The topic for this month was, What is your favorite job interview question? In that introductory post, I made it clear that interviewers and interviewees both can and should have questions, and we received a nice admixture of the two sets from the lovely contributors who, well, contributed.
Our Interview Panel
I thought about doing this in the normal Curated SQL style, where I grab a graf from each post. But instead, you get the second-best Curated SQL format: the hodge-podge bulleted list, but still in present tense and with a touch of commentary and the occasional rant.
- Rob Farley wants to know who you are. This includes understanding the technical side of things as well as the personal side.
- Kevin Chant drills in until you don’t know. Having to admit, “I don’t know the answer to that, but I’d learn the answer by {doing thing}” is absolutely fine in an interview, assuming you don’t hit the wall too early on. Kevin also has good advice for interviewers.
- Reitse Eskens discussed his company’s interviewing experience. Finding the right culture fit and then performing a skills test was interesting—generally, my experience has been that companies try to winnow down on skill level and then select for culture fit. I suppose my question is, which filter is more selective? And in fairness, we could also discuss whether that’s the most important question.
- Mala Mahadevan pokes her head out from the books and includes a variety of questions from both sides of the table. Mala includes several “Please don’t ask this because it’s a really dumb question” types of questions. As for the correct number of deadlocks, the number is 462. 462 or fewer, no problem. 463? Burn the thing down trying to fix the problem. The intelligent follow-up question is, “463 over what time period?” But if you have an intelligent follow-up, why start with an unintelligent question?
- Andy Levy asks a great question and not just because he mentions PolyBase. It’s useful to keep up to date on SQL Server, not just in terms of shiny new features but also on T-SQL changes that can make your life better.
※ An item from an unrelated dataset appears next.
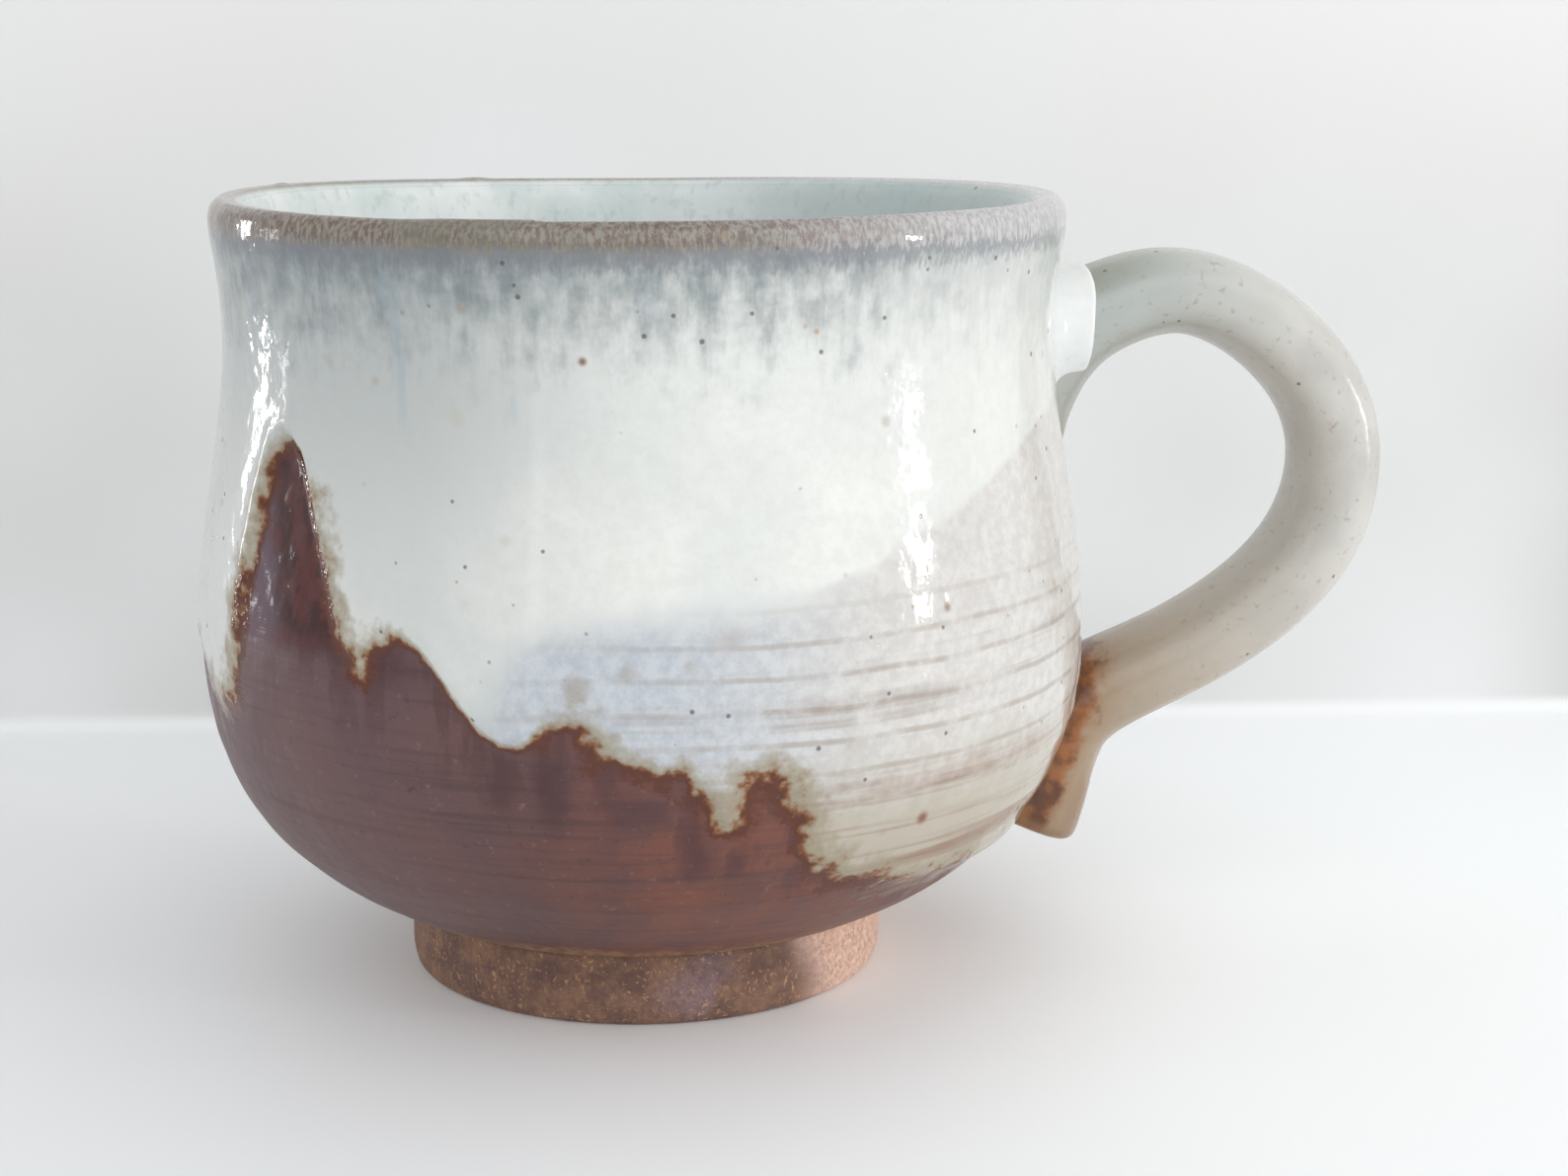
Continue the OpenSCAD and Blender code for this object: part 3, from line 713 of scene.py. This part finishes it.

- Andy Yun wants to know that you know how to learn. And that you don’t fall into the most common habit of the person two chapters ahead in the book: casual arrogance. No, mine is a studied and practiced arrogance and I attend regular arrogance seminars in order to learn the newest techniques around how to act abrasive around people.
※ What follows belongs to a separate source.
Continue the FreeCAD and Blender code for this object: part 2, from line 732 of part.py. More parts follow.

- Erik Darling slips the bouncer a $20 to get in, and then asks great questions of production and development DBAs. Erik even has a door prize for a sub-set of candidates.
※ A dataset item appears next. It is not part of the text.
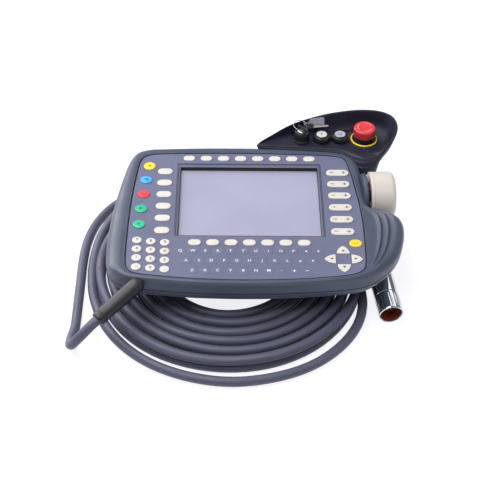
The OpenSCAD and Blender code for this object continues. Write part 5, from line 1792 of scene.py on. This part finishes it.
        wire = [place @ on_ring(2 * pi * i / 72) for i in range(72)]
        mesh = self.tools.tube("key_ring_wire", wire, 0.33, Surface.STEEL, 12, True)
        settle("key_ring_wire", mesh, "key_ring", ("key_ring",))

        def hung(at: float, yaw: float, tilt: float) -> Matrix:
            swung = place @ Matrix.Translation(on_ring(radians(at))) @ Matrix.Rotation(radians(yaw) - turn, 4, "Z")
            return swung @ turned(tilt, "X")

        tag = Draft("key_ring_tag", hung(66.7, 12, 70))
        body = [(-3.5, -1.6), (-3.2, -2.4), (-2.4, -2.8), (4.2, -2.8), (6.2, -4), (20, -4), (21, -3.6), (21.5, -2.6),
                (21.5, 5.6), (21.3, 6.4), (20.4, 7), (5, 7), (3.9, 5.9), (3, 3),
                (-2.9, 2.9), (-3.5, 2.2)]
        outline = [(x - 8, y - 1.5) for x, y in self.even(body, 48)]
        self.plate(tag, outline, (8, 1.5), 0.8, Surface.TAG)
        tag.build("key_ring", "steel", (), 30)
        spare = Draft("key_ring_spare", hung(51.1, 8, 74))
        self.plate(spare, obround(12, 5.6), (2, 0.2), 1.6, Surface.BLADE)
        blade = [(6, -2), (25, -2), (26, -1.4), (24.8, -0.2), (23.4, -0.6), (21.9, -0.2), (20.2, -0.7), (18.4, -0.2),
                 (16.7, -0.5), (14.8, -0.1), (6, -0.1)]
        spare.loft([at_height(blade, 0.25), at_height(blade, 1.35)], Surface.NICKEL_SILVER)
        spare.build("key_ring", "steel", (), 30)

    @staticmethod
    def even(outline: Outline, n: int) -> Outline:
        """Places n points at even distances round an outline.

        Args:
            outline: the outline's corners.
            n: number of points.
        Returns:
            The finer outline.
        """
        closed = outline + outline[:1]
        girth = sum(hypot(b[0] - a[0], b[1] - a[1]) for a, b in zip(closed, closed[1:]))
        return [(p.x, p.y) for p in resample([(x, y, 0) for x, y in closed], girth / n)[:n]]

    @staticmethod
    def plate(draft: Draft, outline: Outline, shift: Point, high: float, surface: Surface) -> None:
        """Adds a thin plate that lies on the draft's own floor, with a ring hole at its origin and softened edges.

        Args:
            draft: the draft that gets it.
            outline: its outline about its own middle.
            shift: where that middle goes.
            high: its thickness.
            surface: its finish.
        """
        n = len(outline)
        rim = [(x + shift[0], y + shift[1]) for x, y in outline]
        start = min(range(n), key=lambda i: abs(atan2(rim[i][1], rim[i][0])))
        rim = rim[start:] + rim[:start]
        hole = circle(RING_HOLE_R, n)
        wide = [(x * 1.05, y * 1.05) for x, y in hole]
        edge = 0.15
        share = 1 - edge / 6
        slim = [(shift[0] + (x - shift[0]) * share, shift[1] + (y - shift[1]) * share) for x, y in rim]
        draft.loft([at_height(slim, 0.0), at_height(rim, edge), at_height(rim, high - edge), at_height(slim, high),
                    at_height(wide, high), at_height(hole, high - edge), at_height(hole, edge), at_height(wide, 0.0)],
                   surface, loop=True)

    def build(self) -> None:
        """Builds the console."""
        self.base()
        self.stop()
        self.buttons()
        self.key_switch()


# ---------------------------------------------------------------- the jog puck

@dataclass
class Puck:
    """The cream six-way jog puck on the right flank and the seat behind it.

    The gap is between the seat's face and the cap, along the puck's axis. The yaw is in degrees.
    """
    centre: tuple[float, float, float] = (132.9, 21, -9.5)
    yaw: float = 3.1
    radius: float = 27.5
    width: float = 28.5
    gap: float = 5.0

    def build(self) -> None:
        """Builds the seat and the cap; the parts between them are the CAD's own."""
        place = Matrix.Translation(self.centre) @ turned(self.yaw, "Z") @ turned(90, "Y")
        seat = Draft("puck_seat_moulding", place)
        seat.lathe([(0, -3), (25.2, -3), (25.8, -2.4), (26, -1.2), (26, 0.2), (25.6, 1.1), (24.8, 1.7), (23.6, 1.9),
                    (8.2, 1.9), (7.4, 2.2), (7, 2.9), (7, 19.6), (6.6, 20), (0, 20)],
                   Surface.HOUSING, 96)
        seat.build(HOUSING, "housing_plastic", ("puck_seat",), 34)
        r, w = self.radius, self.width
        cap = Draft("puck_cap_moulding", place @ Matrix.Translation((0, 0, self.gap)))
        profile = [(16.05, 18), (16.05, 0), (r - 1.2, 0), (r - 0.5, 0.15), (r - 0.12, 0.5), (r, 1.1), (r, 3.2),
                   (r - 0.12, 3.35), (r - 0.55, 3.5), (r - 0.55, 4.1),
                   (r - 0.12, 4.25), (r, 4.4), (r, w - 6.4), (r - 0.15, w - 5), (r - 0.55, w - 3.7), (r - 1.2, w - 2.5),
                   (r - 2.1, w - 1.5), (r - 3.3, w - 0.7),
                   (r - 4.8, w - 0.2), (r - 6.4, w), (14, w - 0.25), (7, w - 0.7), (0, w - 0.85)]
        cap.lathe(profile, Surface.PUCK, 128)
        cap.build("puck_cap", "puck_plastic", ("puck_cap",), 30)


# ---------------------------------------------------------------- the CAD's own nodes that still show

KEPT = {"key_panel": Surface.PANEL, "display_window": Surface.WINDOW, "lcd_module": Surface.LCD,
        "key_mat": Surface.SILICONE, "key_board": Surface.BOARD,
        "main_board": Surface.BOARD, "housing_seal": Surface.SEAL, "contact_blocks": Surface.CONTACT,
        "estop_plunger": Surface.ACETAL,
        "puck_core": Surface.ACETAL, "puck_gimbal": Surface.ZINC}


@dataclass
class Pendant:
    """The whole teach pendant."""
    tools: Tools = field(default_factory=Tools)

    def paint_kept(self) -> None:
        """Gives every CAD node its material, the kept ones their own and the rest the housing's."""
        for name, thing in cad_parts.items():
            surface = KEPT.get(name, Surface.HOUSING)
            thing.data.materials.clear()
            thing.data.materials.append(Paint.of(surface))

    def build(self) -> None:
        """Builds every sub-assembly."""
        self.paint_kept()
        Lead(self.tools).build()
        Housing(self.tools).build()
        Display().build()
        Keyboard().build()
        Console(self.tools).build()
        Puck().build()


def main() -> None:
    """Builds the studio and the pendant."""
    logging.basicConfig(level=logging.INFO, format="%(name)s: %(message)s")
    Studio().build()
    Pendant().build()
    for group in list(bpy.data.node_groups):
        if not group.users:
            bpy.data.node_groups.remove(group)
    bpy.context.view_layer.update()


if __name__ == "__main__":
    main()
- Deb Melkin thinks from the perspective of the interviewer and interviewee. Talking about disaster stories is always a good team-building exercise (similar to how gallows humor is the greatest form of humor) and it also gives you a feeling for how a person may be able to act in a stressful situation. Also, any DBA who has never accidentally caused a production outage is a time bomb waiting to happen.
- Hugo Kornelis has ascended beyond your mortal plane and has no need for the interview. I did enjoy Hugo going through the thought experiment even with no desire to interview for a job or hire people.
- Brian Kelley wants you to know the soft skills. I do agree that, most of the time, technical knowledge is something you can learn if you’re willing to put in the time and effort. Your starting point can absolutely matter—it’s unlikely I get hired to be a Rust developer on embedded hardware, given the fact that I don’t know the language or much of anything about working in the embedded space—but desire and ability to ask the right questions can go a very long way in separating candidates at the margin.
- Steve Jones has a question for each side of the table. I like both of Steve’s questions a lot.
- Justin Bird has a variant of a Fermi decomposition question. A classic Fermi decomposition question starts with something you couldn’t reasonably expect to know the answer to: How many piano tuners are there in the city of Chicago? But the point of the exercise is to lay out reasonable estimations of various factors that might go into it: your population estimate for Chicago, the average number of people who live in a home (or apartment/condo/whatever), the average percentage of households with pianos, the average amount of time it might take a piano tuner to tune a piano, the number of pianos a piano tuner could reasonably tune in a day, and the number of days a tuner could work in a year. Then you put all of that together to come up with a rough estimate of the number of tuners you’d need in equilibrium, and the rough estimate is probably not that far off from reality. Here’s my dilemma: I don’t like that style of question, myself, certainly not out of left field. But at the same time, Fermi decomposition is a really valuable tool for leads, management, and product managers. So I suppose my compromise is that an interviewer should, like Enrico Fermi himself did, gently walk the person through the process after the initial “I don’t know and have no idea why you would ask me this question” response that I consider eminently reasonable but the average mid-wit interviewer notes as a negative while making a very quiet clucking noise and shaking his head just enough for me to notice before moving on to the next question on his list.
- Chad Callihan puts you in a situation and wants to see how you respond. A tabletop simulation of a situation. Which would be an interesting type of question to game out in a longer interview: something has gone sideways, so what do we do?
- Louis Davidson wants to know what happens when you’re wrong. This is a great signal indicator for candidates and Louis drills into how you can turn a wrong answer into a learning experience, hopefully for the candidate but if not, then for you.
- Deepthi Goguri shares her recent job interview experience and talks about community and the personal side of things.
- Jeff Mlakar sneaks in just under the wire and doesn’t have to make up excuses about how his dog ate his alarm clock and that’s why he was late. Jeff also includes plenty of bad job interview questions that I enjoyed.
Conclusion
Thank you again to everybody who participated in this month’s T-SQL Tuesday.
And the ultimate answer to the question that I’m sure has been burning in your heart for two weeks (assuming you’re going through this live and not viewing the post months or years later)? Fairfield, Iowa.